Our dialogue - in sign language, mixed with translated words on our phones - seemed more vivid than any other conversation I'd had with locals. We talked about my travels so far. The group were heading to Bulgan and on to China for a conference of some description. But for most of the travel, I was the deaf one, unable to engage in the rich exchange unfolding in front of me for the best part of 6 hours.
To the Desert’s End
Mongolia’s far west is a desolate place of sand and rock. A new road now links Khovd to the Chinese border, cutting the commute from 12-14 hours to just 6. We left at 5pm, and drove past open desert, rocky hills and Bactrian camels before arriving at Bulgan at around 11. I settled in to the one hotel in town.

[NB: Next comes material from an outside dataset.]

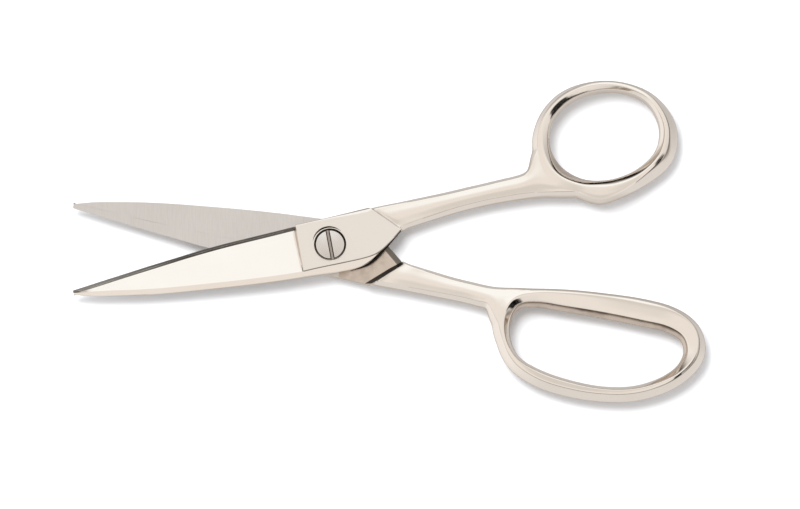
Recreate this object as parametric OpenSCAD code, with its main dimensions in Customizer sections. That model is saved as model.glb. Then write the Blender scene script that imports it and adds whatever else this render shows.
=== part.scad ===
// Forged two-bow shears: two crossed halves on a slotted pivot screw.
// Millimetres. The origin is on the pivot axis, on the surface that the shears lie on.
// +X runs from the blade tips to the finger bows, midway between the two halves, and +Z is up.
// Each half is drawn in a frame of its own: blade towards -X, cutting edge towards +Y,
// flat inner face on z = 0 and outer face towards +Z. The rear half is turned over.

/* [Halves] */
// Angle between the two halves as they lie, degrees
open_angle = 18.8; // [2:0.2:60]
// Height of the plane where the halves meet
shear_z = 5.2; // [5:0.05:5.2]
// Gap between the two flat inner faces
ride_gap = 0.06; // [0.02:0.01:0.1]

/* [Blades] */
// Blade length from the pivot to the tip
blade_len = 72.5; // [69:0.5:80]
// Thickness at the ridge, beside the heel
blade_thick = 3.3; // [2:0.1:3.4]
// Width of the ground bevel on the cutting edge
edge_bevel = 1.2; // [0.6:0.1:1.6]
// Thickness of the hard steel plate along the cutting edge
plate_thick = 0.5; // [0.3:0.05:0.6]
// Width of that plate at the heel
plate_width = 5.0; // [3:0.1:6]

/* [Tangs] */
// Thickness of each half where the screw goes through
tang_thick = 3.5; // [3:0.1:3.6]
// Where the outer face steps down to the blade
heel_x = -8.4; // [-10:0.1:-7]
// Depth of the round seats under the screw head and the washer
seat_depth = 0.3; // [0.1:0.05:0.5]

/* [Bows] */
// Half the depth of the bows, across the shear plane
bow_half_depth = 5.2; // [4.5:0.05:5.2]
// Steps between neighbouring points of a bow
bow_steps = 4; // [2:1:5]

/* [Pivot] */
// Radius of the screw's plain shoulder
shoulder_r = 2.5; // [2:0.05:3]
// Radius of the threaded end
thread_r = 2.4; // [1.9:0.05:2.5]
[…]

By this stage frustration had got the better of me. I have no money on this trip, really. The challenge of finding cheap accommodation is amplified in tiny remote communities with no surplus of beds to go around. It sounds absurd to the moneyed back home, but I was getting tired of forking out $20 a night for hotel rooms. They're soulless, expensive and isolating. $20 is a big deal in this part of the world. To sacrifice it for nothing more than a stiff mattress and a roof was becoming an irritation. I was thankful it would be my last night for some time thrust into the bowels of an unwelcoming, overpriced inn. China promised a return to affordability; in Central Asia, accommodation is next to free.
Breakfast was a snickers bar. There's little perishable food in these small remote Mongolian towns. I hunted for a ride to the border, 44 kilometers to my east. Bulgan is a different place - half its population are ethnic Kazakh. They look and dress differently to elsewhere in Mongolia. They’re muslim, mainly.
Even the layout of the small town seems less Soviet and more distinct, unlike elsewhere in Mongolia’s west. I asked a random man for the “avtobus veh China”, and he guided me to a local driver, who took me to Mongolia’s end as the radio blasted the last of the Mongolian throat-singing I’d hear.